__TASK INSTRUCTIONS__. Every line from the first one to the line containing "over its foam." should be echoed exactly; leave out the rest.
--- START OF DATA SEGMENT ---
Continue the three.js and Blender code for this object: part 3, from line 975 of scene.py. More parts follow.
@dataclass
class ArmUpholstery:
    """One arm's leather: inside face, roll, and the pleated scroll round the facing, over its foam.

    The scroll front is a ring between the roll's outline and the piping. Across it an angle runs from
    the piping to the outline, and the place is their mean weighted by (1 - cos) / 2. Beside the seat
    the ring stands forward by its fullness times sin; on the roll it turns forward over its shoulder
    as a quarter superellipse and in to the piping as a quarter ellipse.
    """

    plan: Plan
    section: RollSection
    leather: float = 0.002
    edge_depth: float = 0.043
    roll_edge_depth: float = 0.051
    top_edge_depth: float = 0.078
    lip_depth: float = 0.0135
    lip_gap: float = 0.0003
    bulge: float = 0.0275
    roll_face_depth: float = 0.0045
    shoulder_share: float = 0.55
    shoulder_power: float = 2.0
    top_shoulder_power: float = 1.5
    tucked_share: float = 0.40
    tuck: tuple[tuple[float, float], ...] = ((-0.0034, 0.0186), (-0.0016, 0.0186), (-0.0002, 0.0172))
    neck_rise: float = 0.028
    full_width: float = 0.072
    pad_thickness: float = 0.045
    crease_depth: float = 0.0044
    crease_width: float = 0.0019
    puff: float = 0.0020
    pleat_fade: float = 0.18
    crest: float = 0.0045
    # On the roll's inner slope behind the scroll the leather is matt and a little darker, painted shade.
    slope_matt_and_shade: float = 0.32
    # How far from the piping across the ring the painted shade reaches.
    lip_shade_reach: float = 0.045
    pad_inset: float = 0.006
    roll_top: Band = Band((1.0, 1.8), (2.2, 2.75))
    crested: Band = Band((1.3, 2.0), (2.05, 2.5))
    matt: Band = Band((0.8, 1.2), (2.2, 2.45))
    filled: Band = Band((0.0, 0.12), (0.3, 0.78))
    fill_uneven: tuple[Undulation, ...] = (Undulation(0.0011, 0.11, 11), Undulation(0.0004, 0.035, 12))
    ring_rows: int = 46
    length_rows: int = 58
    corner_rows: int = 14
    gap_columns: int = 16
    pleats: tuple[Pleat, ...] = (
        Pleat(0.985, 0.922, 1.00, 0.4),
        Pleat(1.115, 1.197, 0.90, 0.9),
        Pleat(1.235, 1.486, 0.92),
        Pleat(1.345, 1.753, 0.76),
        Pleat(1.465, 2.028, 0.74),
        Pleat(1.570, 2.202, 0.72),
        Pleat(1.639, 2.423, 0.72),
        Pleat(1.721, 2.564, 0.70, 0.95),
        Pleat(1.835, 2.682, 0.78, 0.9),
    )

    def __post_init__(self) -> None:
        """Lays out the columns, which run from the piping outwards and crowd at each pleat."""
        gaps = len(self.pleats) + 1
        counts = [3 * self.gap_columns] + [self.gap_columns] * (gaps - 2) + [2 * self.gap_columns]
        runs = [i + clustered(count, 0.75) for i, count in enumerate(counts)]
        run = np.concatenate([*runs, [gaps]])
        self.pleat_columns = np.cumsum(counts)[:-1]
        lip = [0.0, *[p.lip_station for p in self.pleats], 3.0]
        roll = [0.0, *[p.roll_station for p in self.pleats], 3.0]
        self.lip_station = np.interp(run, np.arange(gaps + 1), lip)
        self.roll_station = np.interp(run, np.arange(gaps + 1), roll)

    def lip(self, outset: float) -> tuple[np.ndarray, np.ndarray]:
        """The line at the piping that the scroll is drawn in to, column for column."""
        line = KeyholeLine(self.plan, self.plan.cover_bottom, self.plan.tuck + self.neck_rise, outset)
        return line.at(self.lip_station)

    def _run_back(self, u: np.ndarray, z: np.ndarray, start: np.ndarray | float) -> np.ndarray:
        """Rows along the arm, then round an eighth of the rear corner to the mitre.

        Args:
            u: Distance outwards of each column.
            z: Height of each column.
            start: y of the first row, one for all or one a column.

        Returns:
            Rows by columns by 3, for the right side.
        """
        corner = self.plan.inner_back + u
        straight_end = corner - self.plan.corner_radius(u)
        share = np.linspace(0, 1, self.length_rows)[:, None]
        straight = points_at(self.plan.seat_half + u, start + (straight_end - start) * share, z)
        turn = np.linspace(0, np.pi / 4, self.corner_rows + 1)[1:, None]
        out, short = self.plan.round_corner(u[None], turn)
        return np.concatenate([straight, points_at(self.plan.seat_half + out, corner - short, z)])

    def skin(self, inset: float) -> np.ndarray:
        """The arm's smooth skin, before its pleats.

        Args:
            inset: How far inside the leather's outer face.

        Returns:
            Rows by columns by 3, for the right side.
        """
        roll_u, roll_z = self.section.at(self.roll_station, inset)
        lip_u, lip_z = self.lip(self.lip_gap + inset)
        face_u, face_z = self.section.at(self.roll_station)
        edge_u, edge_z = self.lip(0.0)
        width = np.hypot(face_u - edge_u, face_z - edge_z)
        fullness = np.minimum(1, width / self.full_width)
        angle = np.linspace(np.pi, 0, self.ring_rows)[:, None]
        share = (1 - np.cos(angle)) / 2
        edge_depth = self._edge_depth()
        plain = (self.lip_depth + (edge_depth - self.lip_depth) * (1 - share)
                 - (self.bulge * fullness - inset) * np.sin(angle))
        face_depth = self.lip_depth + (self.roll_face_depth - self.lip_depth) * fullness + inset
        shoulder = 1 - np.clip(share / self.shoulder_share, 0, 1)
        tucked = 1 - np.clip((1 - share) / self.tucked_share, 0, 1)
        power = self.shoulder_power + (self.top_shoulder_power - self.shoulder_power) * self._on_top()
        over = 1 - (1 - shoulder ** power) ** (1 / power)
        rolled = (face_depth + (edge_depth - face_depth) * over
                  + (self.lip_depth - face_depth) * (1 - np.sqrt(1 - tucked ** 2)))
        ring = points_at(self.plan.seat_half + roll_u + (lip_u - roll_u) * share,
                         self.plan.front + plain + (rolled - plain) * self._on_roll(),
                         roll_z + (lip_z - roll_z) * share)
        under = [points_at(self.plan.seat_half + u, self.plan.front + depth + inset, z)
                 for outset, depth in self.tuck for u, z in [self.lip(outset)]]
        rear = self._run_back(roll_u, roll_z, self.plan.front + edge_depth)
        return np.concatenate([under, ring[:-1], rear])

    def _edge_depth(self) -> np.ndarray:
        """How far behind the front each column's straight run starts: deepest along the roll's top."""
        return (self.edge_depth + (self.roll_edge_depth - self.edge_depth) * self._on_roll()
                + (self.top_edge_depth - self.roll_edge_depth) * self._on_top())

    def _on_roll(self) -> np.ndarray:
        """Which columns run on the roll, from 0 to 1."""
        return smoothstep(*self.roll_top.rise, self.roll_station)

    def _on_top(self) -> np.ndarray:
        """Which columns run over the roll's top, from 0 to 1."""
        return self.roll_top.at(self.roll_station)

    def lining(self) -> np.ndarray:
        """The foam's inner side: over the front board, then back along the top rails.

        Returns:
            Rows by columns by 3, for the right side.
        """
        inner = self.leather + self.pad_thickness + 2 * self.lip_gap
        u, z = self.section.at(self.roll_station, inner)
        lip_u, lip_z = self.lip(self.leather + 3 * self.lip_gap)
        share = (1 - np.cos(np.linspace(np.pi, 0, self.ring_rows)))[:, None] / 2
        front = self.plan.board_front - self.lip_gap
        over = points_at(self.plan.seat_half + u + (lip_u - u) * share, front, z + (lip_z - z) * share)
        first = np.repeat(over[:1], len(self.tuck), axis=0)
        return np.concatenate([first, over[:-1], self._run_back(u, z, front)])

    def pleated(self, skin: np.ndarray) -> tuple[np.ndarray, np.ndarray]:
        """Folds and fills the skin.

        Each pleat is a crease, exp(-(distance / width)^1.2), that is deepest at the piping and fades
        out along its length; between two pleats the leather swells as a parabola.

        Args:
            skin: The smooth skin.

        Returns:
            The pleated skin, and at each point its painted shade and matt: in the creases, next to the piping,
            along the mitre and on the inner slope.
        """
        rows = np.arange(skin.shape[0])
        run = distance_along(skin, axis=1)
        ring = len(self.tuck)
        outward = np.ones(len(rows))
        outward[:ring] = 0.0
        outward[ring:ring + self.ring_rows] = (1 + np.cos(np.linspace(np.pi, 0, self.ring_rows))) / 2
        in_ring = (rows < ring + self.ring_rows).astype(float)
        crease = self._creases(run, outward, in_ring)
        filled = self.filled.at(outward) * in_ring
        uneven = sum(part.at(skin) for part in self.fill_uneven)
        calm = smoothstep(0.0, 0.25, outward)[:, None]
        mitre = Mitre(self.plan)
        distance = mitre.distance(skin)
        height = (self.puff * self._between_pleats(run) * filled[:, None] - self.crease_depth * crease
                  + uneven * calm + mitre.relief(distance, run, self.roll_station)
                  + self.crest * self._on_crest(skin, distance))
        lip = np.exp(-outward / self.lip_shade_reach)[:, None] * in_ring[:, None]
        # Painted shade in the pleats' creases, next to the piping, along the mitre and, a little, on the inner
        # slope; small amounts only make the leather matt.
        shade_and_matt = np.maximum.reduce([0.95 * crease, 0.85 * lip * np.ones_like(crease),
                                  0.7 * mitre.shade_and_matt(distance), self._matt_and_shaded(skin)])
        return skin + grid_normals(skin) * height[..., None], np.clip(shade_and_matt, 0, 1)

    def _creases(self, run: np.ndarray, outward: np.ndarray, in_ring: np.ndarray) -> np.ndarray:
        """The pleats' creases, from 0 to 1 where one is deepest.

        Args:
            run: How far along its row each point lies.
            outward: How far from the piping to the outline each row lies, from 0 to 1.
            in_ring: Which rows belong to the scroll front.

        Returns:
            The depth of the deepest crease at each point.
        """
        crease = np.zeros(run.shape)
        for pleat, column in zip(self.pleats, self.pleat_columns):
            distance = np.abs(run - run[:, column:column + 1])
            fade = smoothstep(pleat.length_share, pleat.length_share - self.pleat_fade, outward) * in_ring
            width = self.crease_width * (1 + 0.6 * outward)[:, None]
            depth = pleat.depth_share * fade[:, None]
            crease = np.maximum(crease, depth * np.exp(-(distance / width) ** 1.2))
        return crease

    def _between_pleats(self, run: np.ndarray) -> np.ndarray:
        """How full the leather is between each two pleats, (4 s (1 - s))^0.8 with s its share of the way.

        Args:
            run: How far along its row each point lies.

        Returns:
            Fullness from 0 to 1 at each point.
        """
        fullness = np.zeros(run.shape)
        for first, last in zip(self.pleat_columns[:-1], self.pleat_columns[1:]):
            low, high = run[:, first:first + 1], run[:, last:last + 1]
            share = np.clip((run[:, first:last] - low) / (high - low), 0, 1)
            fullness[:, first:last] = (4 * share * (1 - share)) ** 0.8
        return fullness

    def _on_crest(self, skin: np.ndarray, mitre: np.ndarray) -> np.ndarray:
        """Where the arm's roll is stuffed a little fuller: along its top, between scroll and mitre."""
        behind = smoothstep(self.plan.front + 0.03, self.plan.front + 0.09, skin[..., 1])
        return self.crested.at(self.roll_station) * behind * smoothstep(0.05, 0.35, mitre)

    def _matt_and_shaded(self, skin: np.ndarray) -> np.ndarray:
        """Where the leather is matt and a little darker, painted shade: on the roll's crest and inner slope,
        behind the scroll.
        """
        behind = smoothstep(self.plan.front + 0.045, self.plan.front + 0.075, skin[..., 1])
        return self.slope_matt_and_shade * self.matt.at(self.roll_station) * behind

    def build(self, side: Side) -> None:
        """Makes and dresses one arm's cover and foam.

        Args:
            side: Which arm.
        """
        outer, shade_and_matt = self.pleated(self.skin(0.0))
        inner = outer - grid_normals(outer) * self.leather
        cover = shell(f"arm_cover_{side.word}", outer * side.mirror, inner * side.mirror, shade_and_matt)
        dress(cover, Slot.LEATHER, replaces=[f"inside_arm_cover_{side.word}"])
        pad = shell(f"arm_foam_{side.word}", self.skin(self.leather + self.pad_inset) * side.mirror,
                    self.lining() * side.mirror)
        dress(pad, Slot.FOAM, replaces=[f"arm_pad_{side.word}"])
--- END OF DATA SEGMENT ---
__RESULT OF THE EXERCISE__.
Continue the three.js and Blender code for this object: part 3, from line 975 of scene.py. More parts follow.
@dataclass
class ArmUpholstery:
    """One arm's leather: inside face, roll, and the pleated scroll round the facing, over its foam.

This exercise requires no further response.